Jonathan David is one of the thousands of single Americans who, while staying socially distant, has tried to get creative during the COVID-19 pandemic in forming relationships.
The dating scene has dramatically changed in the past four months, with a variety of public establishments closed or limiting people inside. That has many singles relying more on the Internet to make connections.
“First we get to know each other online, and if we’re on the same wavelength and have the same mindset, maybe we can meet in person,” David, 23, said. “Obviously with gloves, a ton of hand sanitizer and a face mask, of course.”
“I feel like if you’re an introvert,” he said, “maybe this would be a good way to go.”
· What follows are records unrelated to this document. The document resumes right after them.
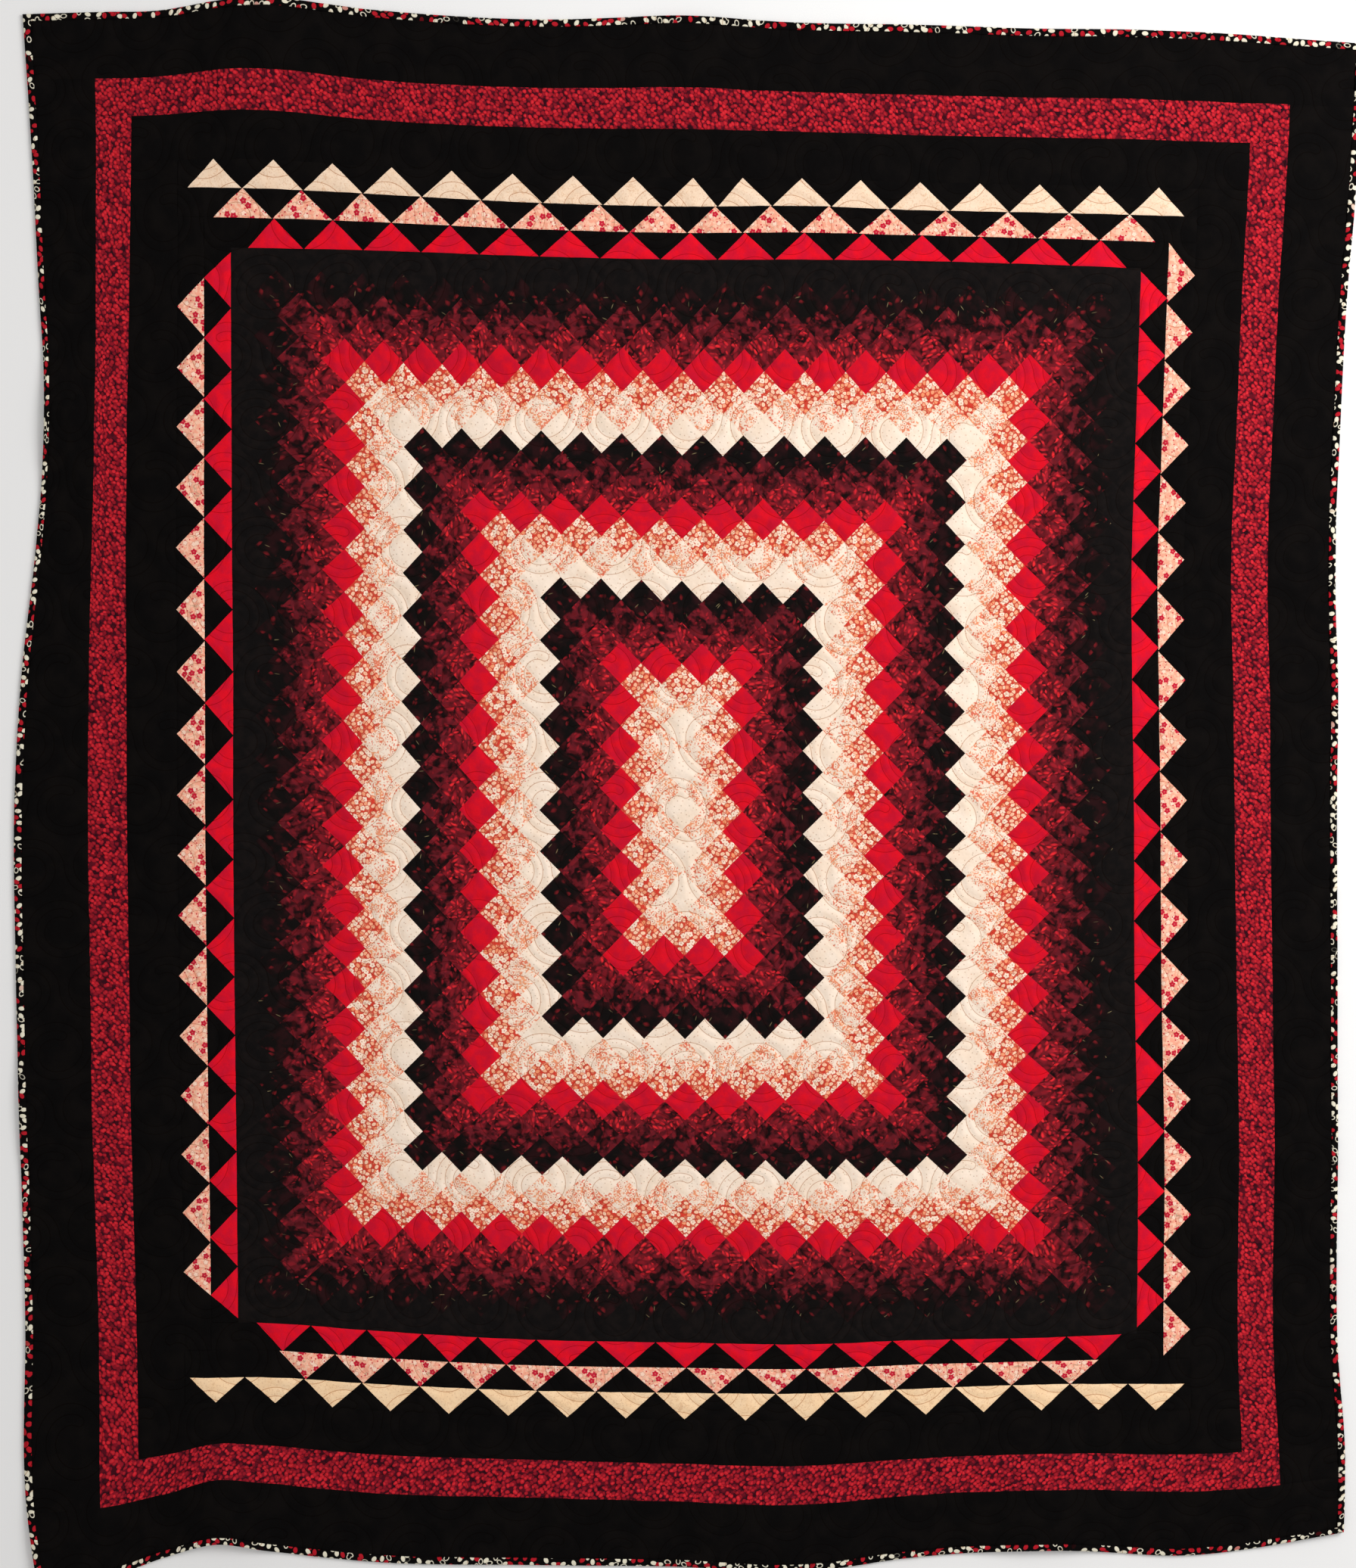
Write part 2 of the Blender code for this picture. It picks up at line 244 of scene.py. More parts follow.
# Every second row runs the other way, half a swirl along
swirl = swirl_line()
swirl_heading = np.gradient(swirl) / np.abs(np.gradient(swirl))
stitches = np.concatenate([swirl, SWIRL - np.conj(swirl) + 1j * ROW_STEP])
headings = np.concatenate([swirl_heading, -np.conj(swirl_heading)])
net_across = np.arange(0, 2 * SWIRL, STITCH_NET) + STITCH_NET / 2
net_down = np.arange(0, 2 * ROW_STEP, STITCH_NET) + STITCH_NET / 2
net_points = (net_across[:, None] + 1j * net_down[None, :]).ravel()
nearest = np.abs(wrapped(net_points[:, None] - stitches[None, :])).argmin(1)
nearest = nearest.reshape(len(net_across), len(net_down))


def stitching(p, q):
    """Each point's distance from the quilting line, and the same with a sign for its side.

    The nearest stitch comes from the net over one repeat, and the distance is then measured
    square to that stitch's heading. A slow wave over the quilt stands for the guiding hand.
    """
    (long_q, bend_p, short_p), (long_p, bend_q, short_q) = HAND_WAVES
    x = p + HAND_WOBBLE * np.sin(q / long_q + bend_p * np.sin(p / short_p))
    y = q + HAND_WOBBLE * np.sin(p / long_p + bend_q * np.sin(q / short_q))
    i = (np.mod(x, 2 * SWIRL) / STITCH_NET).astype(int).clip(0, len(net_across) - 1)
    j = (np.mod(y, 2 * ROW_STEP) / STITCH_NET).astype(int).clip(0, len(net_down) - 1)
    stitch = nearest[i, j]
    away = wrapped(x + 1j * y - stitches[stitch]) * np.conj(headings[stitch])
    past_end = np.clip(np.abs(away.real) - STITCH_STEP / 2, 0, None)
    return np.hypot(away.imag, past_end), away.imag


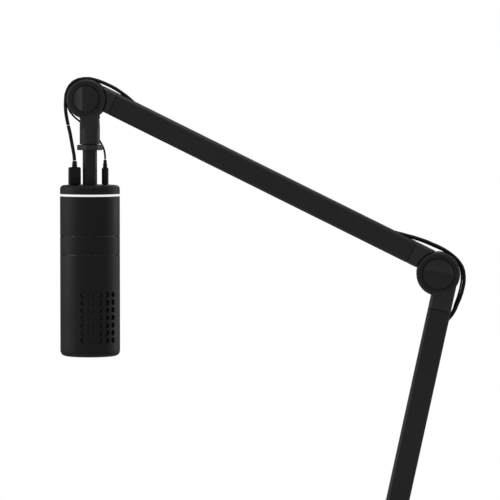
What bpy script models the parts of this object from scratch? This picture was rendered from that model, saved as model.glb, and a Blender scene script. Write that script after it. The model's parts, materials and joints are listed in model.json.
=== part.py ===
"""A cylindrical condenser microphone hanging from a two-part boom arm with a desk clamp.

Metres, +Z up. The origin is on the swivel axis, level with the top of the desk that the clamp
holds. The arm lies in the XZ plane, and the microphone hangs from its end at -X.
"""

from math import atan2, cos, pi, radians, sin, sqrt, tau

import bmesh
import bpy
from mathutils import Matrix, Vector

MM = 0.001
CLEARANCE = 0.3 * MM
RUNNING_GAP = 0.8 * MM
OVERLAP = 1.0 * MM  # how far a shape reaches into the one it is joined to, or out of the one it cuts
ROUND_STEPS = 28
CASE_STEPS = 48  # round the microphone's case

# The arm's hinge axes
SHOULDER_HEIGHT = 96 * MM
LOWER_SPAN = 379 * MM
UPPER_SPAN = 379 * MM
LOWER_LEAN = radians(12.2)  # from upright, towards +X
UPPER_RISE = radians(26.35)  # above level, towards -X

# The arm's tubes: a lead channel along the outer side and a hollow under it
TUBE_WIDTH = 26.0 * MM
TUBE_DEPTH = 22.0 * MM
TUBE_EDGE = 2.3 * MM
TUBE_WALL = 2.2 * MM
CHANNEL_WIDTH = 16.0 * MM
CHANNEL_DEPTH = 9.0 * MM
COVER_THICKNESS = 2.0 * MM
COVER_RECESS = 0.4 * MM
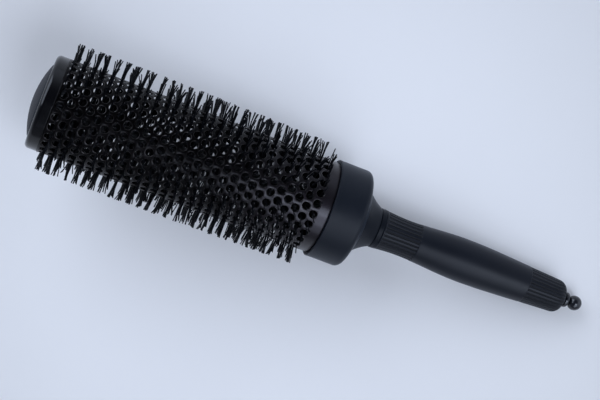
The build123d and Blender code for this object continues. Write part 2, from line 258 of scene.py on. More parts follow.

David has been on a couple of online dates in recent weeks, with the help of Zoom, Discord and Minecraft.
Minecraft is a virtual game where users can use avatars and meet online in virtual worlds.
“My friends and I built a city on Minecraft with an Italian restaurant and a coffee shop,” David said with a chuckle. “We joked about how this world could be a cool place for dates.”
So he eventually proposed his idea to a Tinder match and succeeded.
David said, “What I liked about my Minecraft date was that it was interactive, and we acted as a team and got to know each other via audio while playing.”
Before COVID-19, many singles were already depending on multiple online dating platforms. But even more are just now joining and attempting this new lifestyle.
Jessica Brar, a 35-year old Gainesville resident, has continued to use online dating applications as the coronavirus keeps more people inside.
“I have been online dating on and off for about four years now,” she said. “There have been many people who have wanted to meet up, but I have been social distancing as I had to quarantine because I was stuck in Peru for 18 days and was evacuated.”
Brar said, “There are a lot of things we can do – we can talk on the phone, we can send each other texts and we can meet virtually.”
Typically, on a first date pre-COVID, most dress to impress and meet at a public location. Brar said she was able to see more into her date’s lifestyle as she could see the photos hanging on his wall inside of his home during their zoom date.
While many singles are becoming creative and improvising with new ideas for dating, some singles have decided that dating is not his or her number one priority right now.
Lillianna Thomas, a 20-year-old University of Florida junior, said, “Before the COVID-19 outbreak, I went to social events fairly often and I was definitely open to meeting people,” Thomas said, “I figured since I can’t go out and meet people face-to-face, there isn’t much of an opportunity to make deeper connections.”
Thomas said, “I am also very concerned about my family and friends during this time and I want to make sure to keep them safe. Dating is at the bottom of my list right now.”
“I’m an essential worker, and I’m also working on a research project, so relationships are not a priority for me right now,” Thomas said.
Not all singles are willing to adapt to online dating while it seems others are benefitting from the virtually-adjusted dating landscape.